When sociology major Emily Fixx ‘17 arrives for her 6 p.m. class on Monday, she leaves her keys, cellphone, and water bottle at the door and walks through a metal detector under the watchful eye of a correctional officer. This is not part of an extreme new measure to remove distractions from the classroom. It’s part of the routine for Fixx and 11 UVM classmates who are taking a justice course this semester along with eight inmates at the Chittenden Regional Correctional Facility in South Burlington.
“When you get inside the building, you notice that the next door never opens until the door behind you closes,” Fixx said. “That’s the worst moment—you have a sense of what inmates go through every day, this sense of closure, of doors shutting behind you.”
Opening doors, for UVM students and their counterparts in the prison, is the impetus for the class taught by Kathy Fox, professor of sociology and director of the new UVM Liberal Arts in Prison Program (LAPP) administered by the College of Arts and Sciences. It is the first time in Vermont that undergrads and inmates have taken a course together on the “inside,” and it represents the first step in UVM’s participation in the renowned Consortium for the Liberal Arts in Prison. The initiative began at Bard College in 1999 and has expanded to include Goucher College, Grinnell College, Notre Dame, Wesleyan University and Dwight Hall at Yale University.
The consortium has developed a rigorous national standard for prison education that combines attention to developmental skills with challenging college study, and UVM is the first public institution, and the first land-grant university, to join the initiative. Program details are still being developed with the Vermont Department of Corrections; the tentative plan is for LAPP to begin offering courses to qualified prisoners beginning in the spring 2018 semester.
“Higher education can change the equation for motivated prisoners who otherwise have few career choices when they are released,” said Fox, who has completed extensive research on the principles of restorative justice in offender reintegration.
“I’ve been very impressed with the number of smart people in prison—they work hard not just because they see education as important, but because they crave doing something meaningful with their time and bettering themselves,” she said.
Fox is a big believer in experiential learning, and bringing her students into the prison provides them with a first-hand look at life on the inside.
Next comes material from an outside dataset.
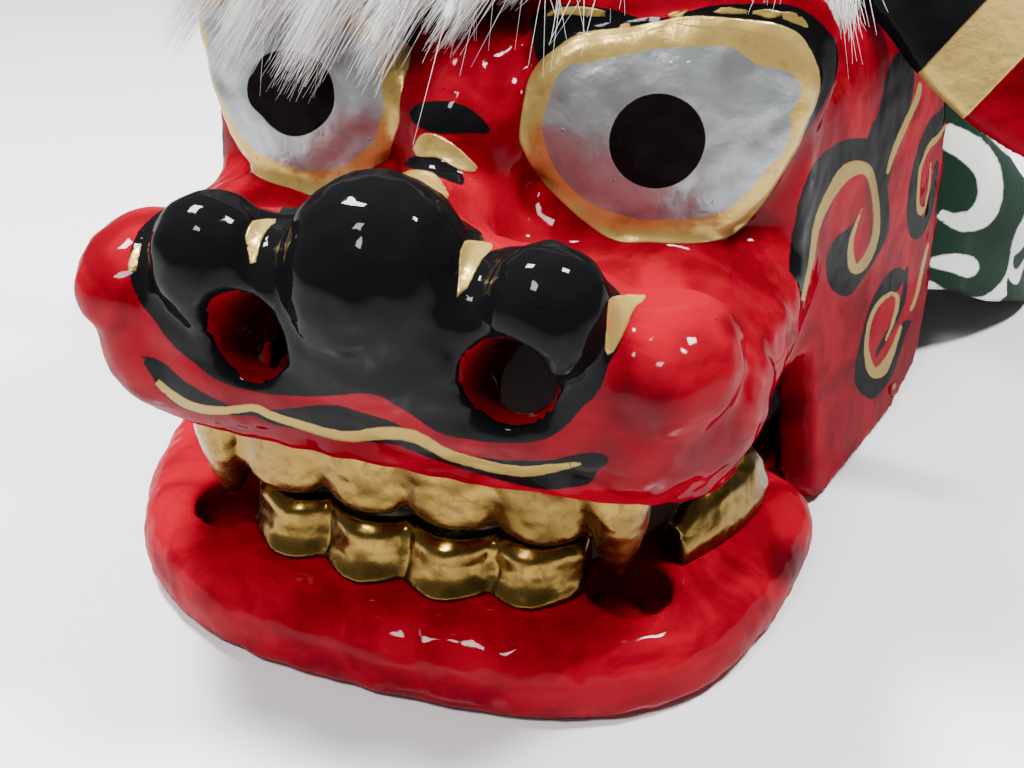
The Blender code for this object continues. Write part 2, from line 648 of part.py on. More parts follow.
def build_side_teeth(parts, pivot):
    """The cheek teeth: a low ridge on each side of the jaw and one under each side of the lip."""
    base = JAW_THICKNESS + SEAT_GAP
    for name, side in (("lower_side_teeth_left", 1), ("lower_side_teeth_right", -1)):
        mesh = bmesh.new()
        rings = []
        for row in rows(SIDE_TOOTH_COLUMNS, LOWER_SIDE):
            outer = Vector((side * row["outer_x"], row["outer_y"], base))
            inner = Vector((side * row["inner_x"], row["inner_y"], base))
            tall = Vector((0.0, 0.0, row["height"]))
            rings.append([outer.lerp(inner, share) + tall * height for share, height in LOWER_SIDE_SECTION])
        add_loft(mesh, rings)
        as_object(name, mesh, parts, "gold_leaf")
    row = UPPER_SIDE
    for name, side in (("upper_side_teeth_left", 1), ("upper_side_teeth_right", -1)):
        mesh = bmesh.new()
        rings = []
        for i in range(row["count"]):
            back = row["step"] * i
            x = row["x"] + row["flare"] * back
            low = row["foot"] - row["swell"] * abs(sin(pi * i / 4.0)) ** 0.7
            root = row["root_x"] + row["root_flare"] * back
            inner = root - row["root_depth"]
            ring = (
                (x + 0.5, low), (x + 3.0, low + 4.0), (x + 3.6, row["shelf"]), (root, row["shelf"] + 0.6),
                (root, row["top"]), (inner, row["top"]), (inner, low + 5.0), (x - 4.0, low),
            )
            rings.append([(side * across, row["front_y"] + back, z) for across, z in ring])
        add_loft(mesh, rings)
        as_object(name, mesh, parts, "gold_leaf", pivot)


def skull_row(z):
    """The plan outline of the skull at any height."""
    table = rows(SKULL_COLUMNS, SKULL)
    for low, high in zip(table, table[1:]):
        if z <= high["z"]:
            share = (z - low["z"]) / (high["z"] - low["z"])
            return {name: low[name] + share * (high[name] - low[name]) for name in SKULL_COLUMNS}
    return table[-1]


def half_width_at(row, y):
    """Half the width of a plan outline this far back."""
    if y >= row["corner_y"]:
        share = (y - row["corner_y"]) / (REAR_RIM_Y + PAST_RIM - row["corner_y"])
        return row["corner_x"] + share * (row["rear_x"] - row["corner_x"])
    ahead = (row["corner_y"] - y) / (row["corner_y"] - row["front"])
    return row["corner_x"] * max(0.0, 1.0 - ahead ** SQUARENESS) ** (1 / SQUARENESS) if ahead < 1.0 else 0.0


def crown_height(x, y):
    """Height of the skull above a point of the plan."""
    z = SKULL[-1][0]
    while z > CROWN_FADE[1] and half_width_at(skull_row(z), y) < abs(x):
        z -= 0.5
    return z


def add_lock(mesh, root, middle, tip, radius):
    """Add one lock of fur: a cone that arches from its root and thins to its tip."""
    last = None
    for i in range(LOCK_STEPS + 1):
        t = i / LOCK_STEPS
        point = root * (1 - t) ** 2 + middle * (2 * t * (1 - t)) + tip * t ** 2
        thick = radius * (1.0 - (1.0 - LOCK_TIP_SHARE) * t ** 1.5)
        add_ellipsoid(mesh, point, (thick,) * 3, segments=12)
        if last:
            add_rod(mesh, last[0], point, last[1], thick, sides=12)
        last = (point, thick)


def build_mane(parts, clearances, pivot):
    """The white mane: locks fused to one another over the crown, the front ones falling over the brow."""
    mesh = bmesh.new()
    for row in rows(LOCK_COLUMNS, FRONT_LOCKS):
        root = Vector((row["root_x"], row["root_y"], crown_height(row["root_x"], row["root_y"]) + 2.0))
        tip = Vector((row["tip_x"], row["tip_y"], row["tip_z"]))
        middle = Vector(((root.x + tip.x) / 2, 0.7 * tip.y + 0.3 * root.y, root.z + BROW_ARCH))
        add_lock(mesh, root, middle, tip, row["radius"])
    for number, y in enumerate(CROWN_LOCKS["rows"]):
        x = -CROWN_LOCKS["half_width"] + CROWN_LOCKS["shift"] * (number % 2)
        while x <= CROWN_LOCKS["half_width"]:
            tip_x, tip_y = x * CROWN_LOCKS["spread"], y - CROWN_LOCKS["reach"]
            root = Vector((x, y, crown_height(x, y) + 1.0))
            tip = Vector((tip_x, tip_y, crown_height(tip_x, tip_y) + CROWN_LOCKS["lift"]))
            middle = (root + tip) / 2 + Vector((0.0, -4.0, CROWN_ARCH))
            add_lock(mesh, root, middle, tip, CROWN_LOCKS["radius"])
            x += CROWN_LOCKS["step"]
    mane = as_object("mane", mesh, parts, "white_fur", pivot)
    remesh(mane, MANE_VOXEL)
    soften(mane, 1)
    thin_out(mane, MANE_KEEP)
    for clearance in clearances:
        cut(mane, clearance)


def resample(points, count):
    """Space points evenly along a line."""
    runs = [0.0]
    for near, far in zip(points, points[1:]):
        runs.append(runs[-1] + (far - near).length)
    made = []
    for i in range(count):
        wanted = runs[-1] * i / (count - 1)
        j = 0
        while j < len(points) - 2 and runs[j + 1] < wanted:
            j += 1
        share = (wanted - runs[j]) / (runs[j + 1] - runs[j])
        made.append(points[j].lerp(points[j + 1], min(share, 1.0)))
    return made


def rim_arch(y):
    """The line of the cloth just inside the wall at this distance back, from hem to hem."""
    inside = SHELL_WALL + CLOTH_GAP + CLOTH_THICKNESS / 2
    half = []
    for level in RIM_LEVELS:
        drop = (CLOTH_GAP + SHELL_WALL) * crown_share(level)
        half.append((max(half_width_at(skull_row(level), y) - inside, 0.0), level - drop))
    top = SKULL[-1][0] - SHELL_WALL - CLOTH_GAP - CLOTH_THICKNESS / 2
    left = [Vector((x, y, z)) for x, z in half]
    right = [Vector((-x, y, z)) for x, z in reversed(half)]
    return resample(left + [Vector((0.0, y, top))] + right, CLOTH_POINTS)


def free_arch(row):
    """The line of the cloth behind the rim: an arch from hem to hem."""
    power = 2 / row["squareness"]
    points = []
    for i in range(ARCH_STEPS + 1):
        angle = pi * i / ARCH_STEPS
        x = row["half_width"] * abs(cos(angle)) ** power * (1 if angle < pi / 2 else -1)
        z = row["foot"] + (row["top"] - row["foot"]) * abs(sin(angle)) ** power
        points.append(Vector((x, row["y"], z)))
    return resample(points, CLOTH_POINTS)


def build_cloth(parts, pivot):
    """The short body cloth: one sheet from inside the rim over the back of the head to the table."""
    lines = [rim_arch(CLOTH_START_Y), rim_arch(REAR_RIM_Y + 1.0)]
    for row in rows(CLOTH_COLUMNS, CLOTH_ARCHES):
        line = free_arch(row)
        depth = FOLD_DEPTH * min(1.0, (row["y"] - REAR_RIM_Y) / FOLD_START) * min(1.0, row["top"] / 40.0)
        middle = Vector((0.0, row["y"], 0.3 * row["top"]))
        for i, point in enumerate(line):
            wave = sin(2 * pi * FOLDS * i / (CLOTH_POINTS - 1) + FOLD_TURN * row["y"])
            outward = (point - middle).normalized()
            point += outward * depth * wave
            point.z = max(point.z, CLOTH_LOWEST_Z)
        lines.append(line)
    mesh = bmesh.new()
    grid = [[mesh.verts.new(place(*point)) for point in line] for line in lines]
    for near, far in zip(grid, grid[1:]):
        for i in range(CLOTH_POINTS - 1):
            mesh.faces.new((near[i], near[i + 1], far[i + 1], far[i]))
    cloth = as_object("body_cloth", mesh, parts, "green_cotton", pivot)
    made = cloth.modifiers.new("Thickness", "SOLIDIFY")
    made.thickness = CLOTH_THICKNESS * MM
    made.offset = 0.0
    made.use_even_offset = True


def ear_rings(name, side, grow=0.0):
    """Cross-sections of one ear, hollowed along its front and grown all round by this much."""
    droop = radians(EAR_DROOP[name])
    along = Vector((cos(droop), 0.0, -sin(droop)))
    across = Vector((sin(droop), 0.0, cos(droop)))
    base = Vector(EAR_BASE)
    table = rows(EAR_COLUMNS, EAR)
    rings = []
    for row in table:
        end = -grow if row is table[0] else grow if row is table[-1] else 0.0
        middle = base + along * (row["along"] + end) + across * row["sag"]
        half_width = row["half_width"] + grow
        hollow = EAR_HOLLOW * (row["half_width"] / 26.0) ** 2
        ring = []
        for share, face in EAR_SECTION:
            edge = 0.25 if abs(share) == 1.0 else 0.0
            depth = hollow * (1.0 - share * share)
            depth += (row["thickness"] + grow) * (1.0 - edge) if face else row["thickness"] * edge - grow
            point = middle + across * (share * half_width) + Vector((0.0, depth, 0.0))
            ring.append((side * point.x, point.y, point.z))
        rings.append(ring)
    return rings


def build_ears(parts, cutters, clearance, pivot):
    """Two leaf-shaped ears that lie out from the crown, the left one drooping more."""
    grown = bmesh.new()
    for name, side in (("ear_left", 1), ("ear_right", -1)):
        mesh = bmesh.new()
        add_loft(mesh, ear_rings(name, side))
        cut(as_object(name, mesh, parts, "red_lacquer", pivot), clearance)
        add_loft(grown, ear_rings(name, side, EAR_GAP))
    return as_object("ear_clearance", grown, cutters, pivot=pivot)


def main():
    """Build every piece of the head in its collection."""
    clear_scene()
    parts = new_collection("lion_dance_head")
    cutters = new_collection("cutters", hidden=True)
    pivot = bpy.data.objects.new("head_pivot", None)
    pivot.location = place(0.0, HINGE_Y, HINGE_Z)
    parts.objects.link(pivot)
    bpy.context.view_layer.update()
    build_shell(parts, cutters, pivot)
    build_jaw(parts, cutters)
    build_pins(parts, pivot)
    build_upper_front(parts, cutters, pivot)
    build_lower_front(parts)
    build_side_teeth(parts, pivot)
    ear_seat = build_clearance("ear_seat", EAR_SEAT_GAP, cutters, pivot)
    ear_clearance = build_ears(parts, cutters, ear_seat, pivot)
    mane_seat = build_clearance("mane_seat", FUR_GAP, cutters, pivot)
    build_mane(parts, (mane_seat, ear_clearance), pivot)
    build_cloth(parts, pivot)


main()
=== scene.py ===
"""Lion dance head: the looks of a red lacquered, hand-painted head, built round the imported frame.

Lengths are millimetres in the maker's drawing: x to the lion's left, y back from the lower front teeth
and z up from the floor. They become metres of the frame when a mesh is made. Outlines that were read in
the reference view are pixels of its 1024 x 768 frame, and PhotoCamera turns them into places.
"""
import json
import logging
import math
from dataclasses import dataclass, field
from enum import Enum
from typing import Sequence

import bmesh
import bpy
import numpy as np
from mathutils import Matrix, Vector, noise
from mathutils.bvhtree import BVHTree


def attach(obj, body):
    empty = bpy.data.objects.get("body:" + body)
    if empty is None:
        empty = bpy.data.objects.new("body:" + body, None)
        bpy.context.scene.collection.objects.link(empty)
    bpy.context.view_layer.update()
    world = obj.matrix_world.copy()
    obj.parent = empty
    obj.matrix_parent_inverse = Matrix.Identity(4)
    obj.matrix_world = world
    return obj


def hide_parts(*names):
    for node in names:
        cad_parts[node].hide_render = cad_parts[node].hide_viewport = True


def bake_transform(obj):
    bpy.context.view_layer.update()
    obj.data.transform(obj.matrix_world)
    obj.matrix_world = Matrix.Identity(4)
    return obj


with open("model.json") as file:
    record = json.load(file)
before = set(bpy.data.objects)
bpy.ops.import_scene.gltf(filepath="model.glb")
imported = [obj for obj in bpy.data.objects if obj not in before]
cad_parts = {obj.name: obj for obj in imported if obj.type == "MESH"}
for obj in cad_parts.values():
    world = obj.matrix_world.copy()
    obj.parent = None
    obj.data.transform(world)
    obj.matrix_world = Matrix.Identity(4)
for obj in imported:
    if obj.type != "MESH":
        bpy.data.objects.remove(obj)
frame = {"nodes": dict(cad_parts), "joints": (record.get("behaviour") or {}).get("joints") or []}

LOG = logging.getLogger("lion_dance_head")
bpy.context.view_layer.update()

MM = 0.001
HINGE = (0.0, 175.0, 10.0)
BORE_START = 90.0
JOINT = frame["joints"][0]
ORIGIN = np.array(JOINT["pos_m"]) - np.array(HINGE) * MM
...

Sociology major Sarah Bull ’17 is Fox’s teaching assistant for the course. In addition to the Monday class, she spends an hour each Wednesday evening in the facility meeting individually with classmates to answer questions and to help them with assignments.
“One of the ladies tells me every week how empowered she feels to be part of the class,” Bull says. “She understands we’re not going in just to ‘study’ them—that we’re learning as much from them as they are from us. She tells me she appreciates the fact that we’re using their perspectives to improve a system where she feels she has no voice.”
Bull credits Fox with creating a learning environment that puts all students, as much as possible, on a level playing field. The class usually sits in a circle, with UVM undergrads and students from the prison seated next to each other. In small group assignments, students from “the inside” and “the outside” work together. For one of the few times in their weekly routine, a uniformed officer is not present in the classroom, so inmates feel free to open up about their experiences in incarceration.
Bull doesn’t believe a college-level education for prisoners is a silver-bullet solution that will pave the way for easy re-entry into society—she thinks more resources for institutional housing for prisoners after release is another critical piece in reducing recidivism. But she believes the coursework gives students a sense of dignity and purpose, and an opportunity to build skills for successful re-entry after their release.
For Baird Parent ’17, a sociology major with an interest in criminal justice policy, the hardest part of the class is leaving. “You know you’re free to head to the corner store to pick up a candy bar. Then you realize the people on the inside can’t do even those simple things we take for granted.”
A white male from central Connecticut, Baird says the class has given him a deeper sense of gratitude for the advantages afforded by his race and socio-economic class. But he’s struck by the inequity of the criminal justice system, which tends to become a repository for poor racial minorities.
“There are people in my life who’ve been arrested for drug crimes, but got off due to good legal representation,” he said. “I look at some of these people in prison and think ‘well, they made a mistake.’ But they got stuck in this vicious cycle of addiction and reoffending, and they don’t get the education they need, or the help with addiction problems that got them in trouble in the first place.”
Mychaella Devaney ’17 is another UVM course participant who is completing an internship at the Woodside Juvenile Rehabilitation Center in Burlington. A psychological science major, Devaney is interested in exploring the intersection between criminal justice, psychology and law.
“When we speak about people on the inside, we are still talking about human beings,” she said. “We are talking about people with children, parents, and partners.”
At the end of a recent class, Fox took a moment to go around the circle and asked each person to say one or two words about the how the class made them feel.
“The women inside used the words empowered, hopeful, enlightened, motivated, resilient, and grateful,” she said. “I think we were all pretty blown away by the power of those interactions.”